Is an operating agreement legally required for a Texas LLC?

Texas law generally does not require a written operating agreement for an LLC, but the TBOC permits the company agreement to be oral or implied. In practice, a written agreement is strongly recommended to define member rights, avoid disputes, and modify statutory default rules where appropriate.

Can we download a generic form and fill in the blanks?

While template forms exist, they often do not address the specific ownership structure, industry risks, or funding arrangements of a particular Houston‑area business. Generic documents may conflict with Texas law or fail to address crucial issues like deadlock, buy‑outs, or transfer restrictions. Tailoring the agreement to your circumstances generally provides better protection.

Are single‑member LLCs in Houston still recommended to have an operating agreement?

Yes. A single‑member LLC may benefit from an operating agreement to document liability‑shield formalities, clarify succession planning, establish procedures for appointing managers or officers, and provide clarity for lenders, investors, or future partners.

Can the operating agreement change default fiduciary duties in Texas?

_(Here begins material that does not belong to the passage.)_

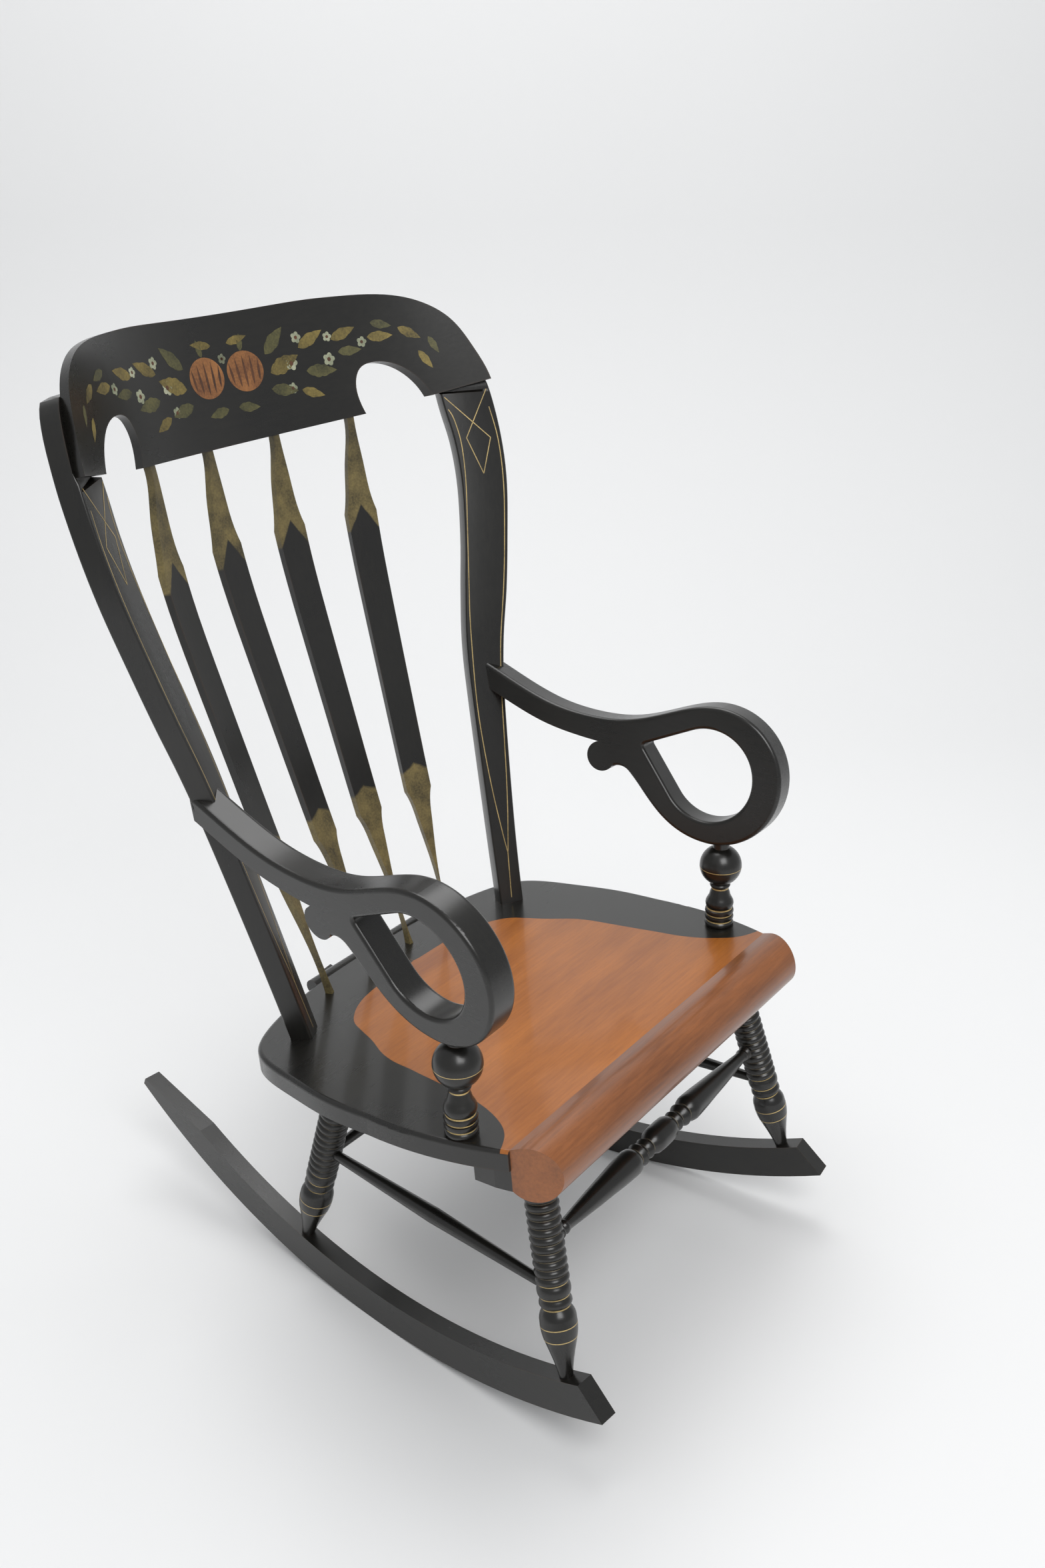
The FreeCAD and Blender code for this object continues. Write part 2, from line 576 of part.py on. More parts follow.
outline.addGeometry(ring(arc_r, p_nose, p_rear))
outline.addGeometry(ring(top_r, p_nose_top, p_tail_top))
outline.addGeometry(Part.LineSegment(p_nose, p_nose_top))
outline.addGeometry(Part.LineSegment(p_rear, p_tip))
outline.addGeometry(Part.LineSegment(p_tip, p_tail_top))
for first, first_end, second, second_end in (
        (0, 1, 2, 1), (2, 2, 1, 1), (0, 2, 3, 1), (3, 2, 4, 1), (4, 2, 1, 2), (0, 3, 1, 3)):
    outline.addConstraint(Sketcher.Constraint("Coincident", first, first_end,
                                              second, second_end))
outline.addConstraint(Sketcher.Constraint("PointOnObject", 0, 3, -2))
bind(outline, "centre", "DistanceY", (-1, 1, 0, 3), arc_r, "sizes.rocker_radius")
bind(outline, "tread", "Radius", (0,), arc_r, "sizes.rocker_radius")
bind(outline, "back", "Radius", (1,), top_r, "sizes.rocker_radius - sizes.rocker_height")
bind(outline, "nose", "DistanceX", (0, 1, -1, 1), nose, "sizes.rocker_front")
bind(outline, "nose_top", "DistanceX", (1, 1, -1, 1), nose_top,
     "sizes.rocker_front - sizes.rocker_nose")
bind(outline, "rear", "DistanceX", (-1, 1, 0, 2), rear, "sizes.rocker_rear")
bind(outline, "taper", "DistanceX", (1, 2, 0, 2), size("rocker_taper"), "sizes.rocker_taper")
bind(outline, "tip", "DistanceY", (3, 1, 3, 2), tip, "sizes.rocker_tip")
bind(outline, "tip_back", "DistanceX", (3, 2, 3, 1), 4.0, "sizes.rocker_tip * 4 / 9")
pad(rocker, outline, "sizes.rocker_thick")
toe = size("rocker_toe_deg") * DEG
rocker_x = half - size("rocker_in")
rocker_out = V(math.cos(toe), math.sin(toe), 0)
rocker_back = V(-math.sin(toe), math.cos(toe), 0)
half_board = V(rocker_out).multiply(-size("rocker_thick") / 2.0)
rocker.Placement = frame(V(rocker_x, 0, 0).add(half_board), rocker_out, rocker_back,
                         V(0, 0, 1))

# legs: from a socket in the seat's underside to a socket in the rocker
ring_r = size("leg_ring_dia") / 2.0
groove_r = ring_r - size("leg_groove_depth")
bulge_r = size("leg_bulge_dia") / 2.0
foot_r = size("leg_foot_dia") / 2.0
head_r = size("leg_head_dia") / 2.0
leg_tenon = size("leg_tenon")


def leg(label, inset, top_y, foot_y):
    """Return one ring-turned leg and the two ends of its centre line."""
    top = V(half - inset, top_y, seat_z(top_y) - thick / math.cos(pitch))
    foot_x = rocker_x - math.tan(toe) * foot_y
    bottom = V(foot_x, foot_y, arc_z(top_r, foot_y / math.cos(toe)))
    way = bottom.sub(top)
    span = way.Length
    way.normalize()
    rings_from = 12.0
    rings_to = span - 108.0
    count = int(round((rings_to - rings_from) / size("leg_ring_pitch")))
    step = (rings_to - rings_from) / count
    rows = [(-leg_tenon, head_r), (rings_from - 4.0, head_r), (rings_from, groove_r)]
    for k in range(count):
        rows.append((rings_from + step * (k + 0.5), ring_r))
        rows.append((rings_from + step * (k + 1.0), groove_r))
    rows += [(rings_to + 8.0, ring_r), (rings_to + 15.0, groove_r),
             (rings_to + 22.0, ring_r - 0.5), (rings_to + 27.0, groove_r - 1.0),
             (rings_to + 38.0, bulge_r), (rings_to + 56.0, bulge_r - 0.5),
             (rings_to + 78.0, bulge_r - 6.0), (span, foot_r),
             (span + size("foot_tenon"), foot_r - 0.5)]
    return turned(label, rows, top, bottom), top, bottom


def on_line(a, b, z):
    """Return the point of a centre line at a height."""
    share = (z - a.z) / (b.z - a.z)
    return a.add(b.sub(a).multiply(share))


front_leg, front_top, front_foot = leg("front_leg_turning", size("front_leg_in"),
                                       size("front_leg_y"), size("front_foot_y"))
rear_leg, rear_top, rear_foot = leg("rear_leg_turning", size("rear_leg_in"),
                                    size("rear_leg_y"), size("rear_foot_y"))

# stretchers
cone_r = size("cone_dia") / 2.0
cone_tip = size("cone_tip_dia") / 2.0
end_r = size("stretcher_end_dia") / 2.0
stub = size("stretcher_tenon")
front_at = on_line(front_top, front_foot, size("front_stretcher_z"))
mid = front_at.x
skin = mid - groove_r
half_rows = [(-skin - stub, end_r), (-skin + 1.0, end_r), (-skin + 5.0, cone_tip + 1.5),
             (-skin + 9.0, end_r + 0.5), (-skin + 13.0, cone_tip + 1.0),
             (-skin + 18.0, cone_tip - 0.5), (-0.50 * mid, cone_r - 3.0),
             (-0.28 * mid, cone_r), (-0.235 * mid, cone_r - 5.5),
             (-0.205 * mid, cone_r - 2.0), (-0.17 * mid, cone_r - 7.5),
             (-0.14 * mid, cone_r - 3.5), (-0.115 * mid, cone_r - 7.0),
             (-0.07 * mid, cone_r - 1.2)]
full_rows = half_rows + [(-along, radius) for along, radius in reversed(half_rows)]
front_stretcher = turned("front_stretcher", [(a + mid, r) for a, r in full_rows],
                         V(-mid, front_at.y, front_at.z), V(mid, front_at.y, front_at.z))


def plain_stretcher(label, a, b, dia):
    """Return a plain stretcher: a rod with a long taper to each of its ends."""
    way = b.sub(a)
    span = way.Length
    way.normalize()
    face = FreeCAD.Rotation(V(0, 0, 1), way)
    begin = groove_r - stub
    core = rod(label + "_core", "sizes.stretcher_end_dia / 2", "%g" % (span - 2.0 * begin),
               FreeCAD.Placement(a.add(V(way).multiply(begin)), face))
    parts = [core]
    for k, (r1, r2) in enumerate((("sizes.stretcher_end_dia / 2 + 0.01", dia + " / 2"),
                                  (dia + " / 2", "sizes.stretcher_end_dia / 2 + 0.01"))):
        taper = doc.addObject("Part::Cone", label + "_taper_%d" % (k + 1))
        taper.setExpression("Radius1", r1)
        taper.setExpression("Radius2", r2)
        taper.Height = span / 2.0 - ring_r - 2.0
        start = ring_r + 2.0 + k * (span / 2.0 - ring_r - 2.0)
        taper.Placement = FreeCAD.Placement(a.add(V(way).multiply(start)), face)
        parts.append(taper)
    whole = doc.addObject("Part::MultiFuse", label)
    whole.Label = label
    whole.Shapes = parts
    return whole


side_front = on_line(front_top, front_foot, size("side_stretcher_z"))
side_rear = on_line(rear_top, rear_foot, size("side_stretcher_z") - 4.0)
side_stretcher = plain_stretcher("left_side_stretcher", side_front, side_rear,
                                 "sizes.side_stretcher_dia")
rear_at = on_line(rear_top, rear_foot, size("rear_stretcher_z"))
rear_stretcher = plain_stretcher("rear_stretcher", V(-rear_at.x, rear_at.y, rear_at.z),
                                 rear_at, "sizes.rear_stretcher_dia")

# hidden dowels: two at each end of the crest, one in each arm's tail
dowel_half = size("dowel_length") / 2.0


def dowel(label, at, way):
    """Add a dowel centred on a point."""
    start = at.sub(V(way).multiply(dowel_half))
    return rod(label, "sizes.dowel_dia / 2", "sizes.dowel_length",
               FreeCAD.Placement(start, FreeCAD.Rotation(V(0, 0, 1), way)))


swing_at = math.asin((end - 30.0) / (bend + crest_thick))
dowels = []
for number, height in ((1, 30.0), (2, 62.0)):
    shift = 14.0 * (number - 1) / bend
    turn_by = swing_at - shift
    reach_r = bend + crest_thick + dowel_half - 8.0
    local = V(reach_r * math.sin(turn_by), reach_r * math.cos(turn_by) - bend, height)
    at = crest_place.multVec(local)
    way = crest_place.Rotation.multVec(V(math.sin(turn_by), math.cos(turn_by), 0))
    dowels.append(dowel("left_crest_dowel_%d" % number, at, way))
tail_at = arm_place.multVec(V(-size("arm_thick") / 2.0, 12.0 - tail, 72.0))
arm_dowel = dowel("left_arm_dowel", tail_at, V(forward).multiply(-1.0))

# joinery
doc.recompute()
other = {}
for tool in (front_leg, rear_leg, arm_post, post_blank, outer_slat, inner_slat):
    other[tool.Label] = mirrored(tool.Label.replace("left_", "right_") if
                                 tool.Label.startswith("left_") else
                                 tool.Label + "_right", tool)
both = [front_leg, rear_leg, arm_post, post_blank, outer_slat, inner_slat]
both += list(other.values())
seat = cut("seat_plank", plank, both)
front_roll = cut("seat_front_roll", roll_ends, [front_leg, other["front_leg_turning"]])
rear_roll = cut("seat_rear_roll", rear_round, [plank])
dowel_twins = [mirrored(d.Label.replace("left_", "right_"), d) for d in dowels]
crest = cut("crest_rail", crest_blank,
            [outer_slat, inner_slat, other["left_outer_slat"], other["left_inner_slat"]]
            + dowels + dowel_twins)
post = cut("left_back_post", post_blank, [crest_blank, arm_dowel] + dowels)
arm = cut("left_arm", arm_blank, [post_blank, arm_post, arm_dowel])
left_rocker = cut("left_rocker", rocker, [front_leg, rear_leg])
left_front_leg = cut("left_front_leg", front_leg, [front_stretcher, side_stretcher])
left_rear_leg = cut("left_rear_leg", rear_leg, [rear_stretcher, side_stretcher])
doc.recompute()

nodes = [seat, front_roll, rear_roll, crest, front_stretcher, rear_stretcher,
         outer_slat, inner_slat, other["left_outer_slat"], other["left_inner_slat"],
         arm_post, other["left_arm_post"]] + dowels + dowel_twins
for part in (post, arm, left_rocker, left_front_leg, left_rear_leg, side_stretcher,
             arm_dowel):
    nodes.append(part)
    nodes.append(mirrored(part.Label.replace("left_", "right_"), part))
doc.recompute()

os.makedirs("parts", exist_ok=True)
for item in doc.Objects:
    if "Invalid" in item.State or "Error" in item.State:
        raise RuntimeError("failed object: " + item.Label)
total = 0.0
moment = V(0, 0, 0)
for node in nodes:
    shape = node.Shape
    if shape.isNull() or not shape.isValid() or not shape.Solids:
        raise RuntimeError("bad shape: " + node.Label)
    centre = V(0, 0, 0)
    for solid in shape.Solids:
        centre = centre.add(V(solid.CenterOfMass).multiply(solid.Volume / shape.Volume))
    total += shape.Volume
    moment = moment.add(V(centre).multiply(shape.Volume))
    print("%-22s solids %d volume %9.0f centre %s" % (
        node.Label, len(shape.Solids), shape.Volume, [round(c, 1) for c in centre]))
for node in nodes:
    node.Shape.exportStep("parts/" + node.Label + ".step")
print("volume", round(total), "centre of mass", [round(c / total, 1) for c in moment])
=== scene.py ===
"""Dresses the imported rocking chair: painted boards, turned wood, striping, stencil, stage and camera."""
from __future__ import annotations

import json
import logging
import math
from dataclasses import dataclass, field
from enum import Enum
from typing import Iterable, Sequence, Union

import bpy
from mathutils import Matrix, Vector

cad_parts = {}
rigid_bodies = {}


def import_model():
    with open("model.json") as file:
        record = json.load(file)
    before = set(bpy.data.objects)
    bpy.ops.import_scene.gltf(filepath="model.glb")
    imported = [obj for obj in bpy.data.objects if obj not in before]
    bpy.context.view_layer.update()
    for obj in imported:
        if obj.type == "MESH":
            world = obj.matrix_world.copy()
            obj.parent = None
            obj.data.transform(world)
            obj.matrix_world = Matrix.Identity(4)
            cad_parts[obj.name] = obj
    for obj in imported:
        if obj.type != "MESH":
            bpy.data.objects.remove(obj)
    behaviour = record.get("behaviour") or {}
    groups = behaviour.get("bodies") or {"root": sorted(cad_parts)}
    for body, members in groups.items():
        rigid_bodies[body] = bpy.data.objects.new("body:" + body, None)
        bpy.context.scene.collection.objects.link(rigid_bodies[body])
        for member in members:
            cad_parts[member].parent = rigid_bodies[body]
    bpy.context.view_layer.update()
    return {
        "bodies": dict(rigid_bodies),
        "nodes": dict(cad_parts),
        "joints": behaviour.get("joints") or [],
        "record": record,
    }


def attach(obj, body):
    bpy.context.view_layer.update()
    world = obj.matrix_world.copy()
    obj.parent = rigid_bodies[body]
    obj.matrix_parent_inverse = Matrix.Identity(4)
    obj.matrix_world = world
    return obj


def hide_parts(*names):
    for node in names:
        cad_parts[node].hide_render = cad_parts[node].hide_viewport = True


LOG = logging.getLogger("rocking_chair")
MM = 0.001
# How far the bump map's relief stands out, in metres.
BUMP_DEPTH = 0.0006
# How far a turned piece reaches into the piece that it enters, in millimetres.
TENON_IN = 8.0
# The stencil's paints, as the numbers of its materials.
GOLD, ORANGE, OLIVE, PALE, SHADE = range(5)
# Leaves of the stencil: place along the rail, height, length, width, direction, paint, teeth.
LEAVES = (
    (66, 70, 46, 20, 18, GOLD, 4), (64, 92, 42, 17, 40, OLIVE, 3), (62, 52, 38, 15, -12, OLIVE, 3),
    (112, 92, 40, 15, 22, GOLD, 3), (116, 64, 42, 16, -8, OLIVE, 4), (104, 44, 32, 12, -22, GOLD, 3),
    (158, 94, 36, 14, 14, GOLD, 3), (164, 78, 32, 12, -4, OLIVE, 3), (206, 88, 34, 13, -6, GOLD, 3),
    (214, 104, 28, 11, -18, OLIVE, 3), (248, 92, 32, 12, -34, GOLD, 3),
    (268, 60, 28, 10, -60, GOLD, 3), (284, 74, 24, 9, -66, OLIVE, 3), (8, 40, 32, 12, -8, OLIVE, 3),
    (12, 112, 32, 10, 8, GOLD, 3))
# Flowers of the stencil: place along the rail, height, radius.
FLOWERS = ((98, 76, 8.5), (112, 104, 7.0), (150, 72, 8.0), (154, 98, 6.0), (198, 84, 6.5),
           (92, 48, 6.5), (0.01, 96, 6.0))

Colour = tuple[float, float, float]
Point = tuple[float, float, float]


class Side(Enum):
    """The two mirrored sides of the chair, with the sign of their x."""

    LEFT = 1
    RIGHT = -1

    @property
    def word(self) -> str:
        """The side's name as it stands at the head of a node's name."""
        return self.name.lower()

    def place(self, spot: Vector) -> Vector:
        """Mirrors a point of the left side onto this side."""
        return Vector((spot.x * self.value, spot.y, spot.z))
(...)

The TBOC allows some modification and definition of fiduciary duties in the company agreement, but certain core duties and public‑policy limitations cannot be eliminated. Carefully drafted provisions may clarify conflicts‑of‑interest procedures, related‑party transactions, and standards of care, while remaining within statutory limits.

How often should we update our operating agreement?

Many LLCs review their operating agreements when there is a major ownership or management change, new capital investment, or a significant shift in business operations. A periodic review—such as every few years or in connection with strategic planning—may help keep the agreement aligned with current needs and Texas law.